BRUSSELS, Dec 4 (Reuters) - Slovenia is expected to need as much as 5 billion euros ($6.8 billion) to recapitalise its banks, sources familiar with the matter told Reuters, a figure some officials say would not require an international bailout.
Slovenia’s government is determined not to seek international aid and one government official recently said that even were the bill for repair to reach 4.6 billion euros it would not trigger a request for help.
The banks are nursing some 8 billion euros in bad loans, equivalent to almost one quarter of economic output, raising speculation that Slovenia, with a population of just 2 million, might become the sixth euro zone economy to need outside help.

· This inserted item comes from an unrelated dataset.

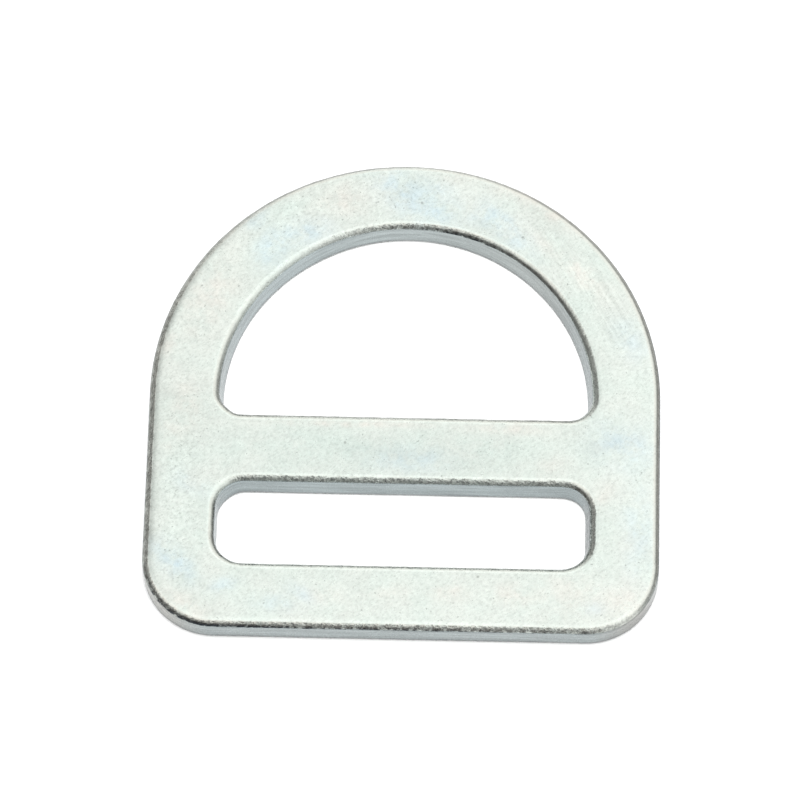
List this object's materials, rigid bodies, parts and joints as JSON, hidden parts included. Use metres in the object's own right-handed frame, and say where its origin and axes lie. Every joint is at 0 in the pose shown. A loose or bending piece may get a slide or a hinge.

On Dec. 13, the government will receive the results of an external audit of the banks, which will say how much cash the government must inject to keep them afloat.
“The latest figure we have for Slovenia is 5 billion euros,” a senior euro zone official familiar with the situation told Reuters.
A second official said that 5 billion euros was likely to be the upper limit and that it could be as low as 4 billion euros. He said it was unlikely this range would require an international bailout for the ex-Yugoslav republic.
A source close to the government of Prime Minister Alenka Bratusek told Reuters last week that the country was able to cope with a gap of 4.6 billion euros.
Slovenia’s stock market suspended trade in its banks’ shares and junior bonds on Monday, until the publication of results of bank stress tests next week.
Credit-rating agency Fitch has said that under the worst-case scenario, Ljubljana will have to recapitalise its mostly state-owned banks with 4.6 billion euros - far more than the 1.2 billion euros it has set aside.
Despite the uncertainty, investors’ interest in Slovenia is increasing, with one single unnamed buyer snapping up a 1.5 billion euro bond issue in November.
But Slovenia could yet follow Greece, Ireland, Portugal and Cyprus in seeking a national bailout from the euro zone, European Central Bank and the International Monetary Fund.
Slovenia’s economy was badly hit by the global financial crisis and relapsed into recession in 2012 due to a slide in exports, a credit crunch and a fall in consumer spending after budget cuts.
The government has embarked on a programme of reform including tax hikes, spending cuts and privatisations.
It is considering selling a number of state companies including Telekom. Germany’s Deutsche Telekom is a potential bidder.